A micro conversion is a small but meaningful user action that moves a visitor one step closer to a business outcome. Think of it as the “yes, keep going” signal inside your funnel: newsletter signup, pricing page view, add-to-cart, starting checkout, clicking a primary CTA, or scrolling to 90%. Micro conversions don’t bring direct revenue, but they strongly predict the likelihood of a macro conversion later.
Why it matters in web analytics
Micro conversions give faster feedback loops than rare purchases or lead submissions. They improve your signal density for experimentation, segmentation, and forecasting. You can model them as precursors in your Goal Funnel, monitor their Conversion Rate, and use them as features in attribution and LTV models.
How to measure (simple)
- Micro Conversion Rate (MCR)
MCR = (Micro conversions / Sessions) × 100%
Example: 120 micro conversions across 2,000 Sessions →120 / 2000 × 100% = 6%
. - Per-User Frequency
Frequency = Event count / Users
(handy for actions that can repeat, e.g., “Add to cart” clicks). See Event Count and User.
Practical examples
Micro conversion | Funnel stage | Why it’s useful |
---|---|---|
Click on primary CTA | Awareness → Consideration | Early intent signal; correlates with Click-Through Rate (CTR) |
Newsletter signup | Consideration | Builds owned audience; assists future sessions |
Add to cart | Consideration → Intent | Strong predictor of checkout start |
Start checkout | Intent | High-value precursor; watch drop-offs step-by-step |
Analyst tips
- Track micro conversions as discrete goals (see Goal) with clear definitions and de-duplication rules.

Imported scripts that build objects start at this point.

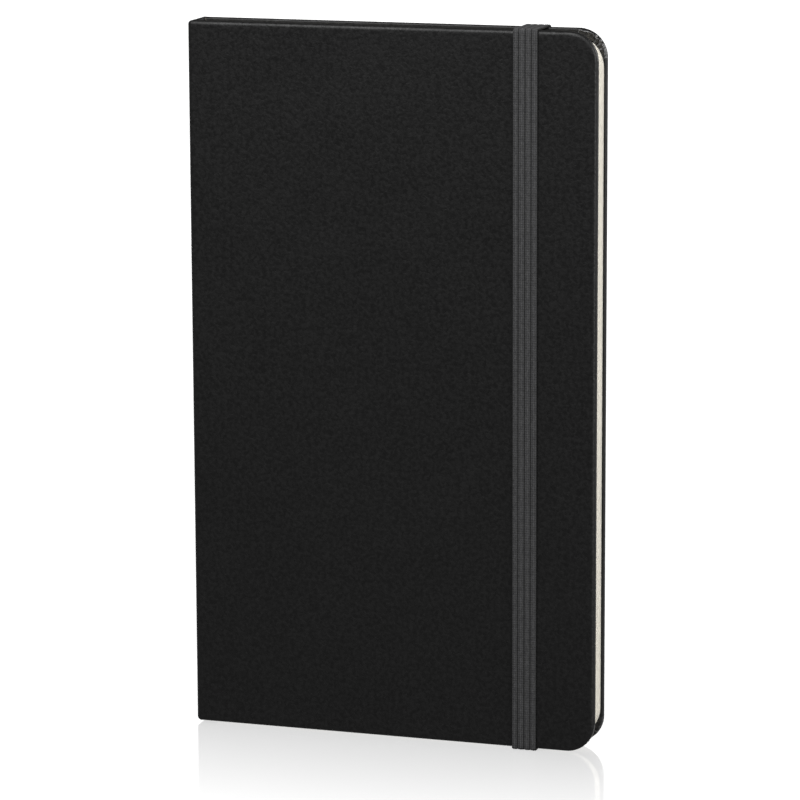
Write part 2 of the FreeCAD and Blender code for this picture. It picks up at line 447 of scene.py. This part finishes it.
def joint_stations(side):
    """(x, y, inward x, inward y, depth) of the wrap from the spine and round the joint of the cover."""
    stations = []
    for y in blend_steps(SPINE_HALF, HINGE_Y, 4)[:-1]:
        share = (y - SPINE_HALF) / (HINGE_Y - SPINE_HALF)
        depth = (SPINE_INSIDE - BACK) * (1 - share) + JOINT_DEPTH * share
        stations.append((BACK, side * y, 1.0, 0.0, depth))
    round_end = FACE - HINGE_Y
    for angle in arc_steps(6):
        x = HINGE_X - round_end * math.cos(angle)
        y = HINGE_Y + round_end * math.sin(angle)
        stations.append((x, side * y, math.cos(angle), -side * math.sin(angle), JOINT_DEPTH))
    return stations


def face_columns(side):
    """Stations of the flat of the cover, up to where its corners begin."""
    slot_left = (BAND_LEFT + BAND_RIGHT) / 2 - SLOT_HALF
    slot_right = (BAND_LEFT + BAND_RIGHT) / 2 + SLOT_HALF
    xs = [HINGE_X + 0.5 * MM, HINGE_X + 1.2 * MM, HINGE_X + 2.0 * MM]
    xs += blend_steps(HINGE_X + 4 * MM, slot_left, 10)
    xs += [slot_right, FORE - COVER_CORNER]
    return [(x, side * FACE, 0.0, -side, FACE - BOARD_INSIDE) for x in xs]


def face_rows(slotted):
    """Shares of the height at which the rows of the face lie, with the edges of the slots among them."""
    low, high = TAIL + OUTER_ROUND, HEAD - OUTER_ROUND
    levels = blend_steps(low, high, 16)
    levels += [low + 0.5 * MM, high - 0.5 * MM]
    if slotted:
        levels += [TAIL_SLOT, TAIL_SLOT + SLOT_LENGTH, HEAD_SLOT, HEAD_SLOT - SLOT_LENGTH]
        levels = [z for z in levels if not 0.05 * MM < abs(z - TAIL_SLOT) < 0.3 * MM]
    return [(z - low) / (high - low) for z in sorted(levels)]


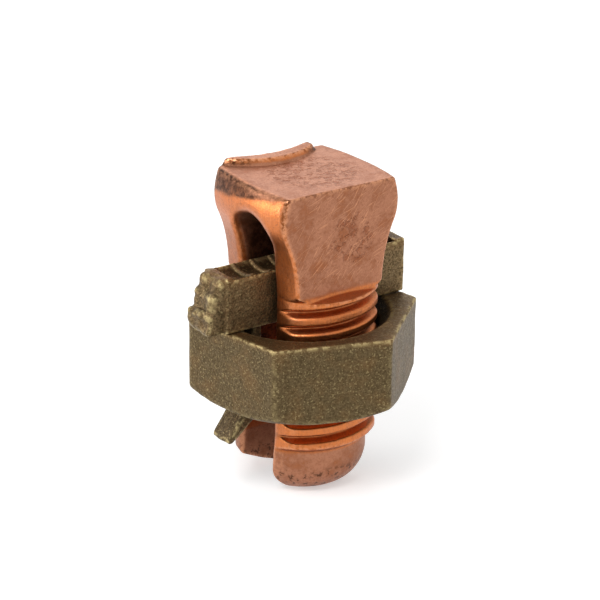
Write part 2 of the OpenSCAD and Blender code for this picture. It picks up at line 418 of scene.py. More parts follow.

- Separate quality from quantity: pair counts with downstream lift on macro outcomes (e.g., how many checkout starts become orders).
- Build segment-level MCR (channel, device, campaign) and compare against benchmarks to prioritize fixes.
- In attribution, give partial credit to touchpoints that raise micro-conversion probability; see Attribution Model.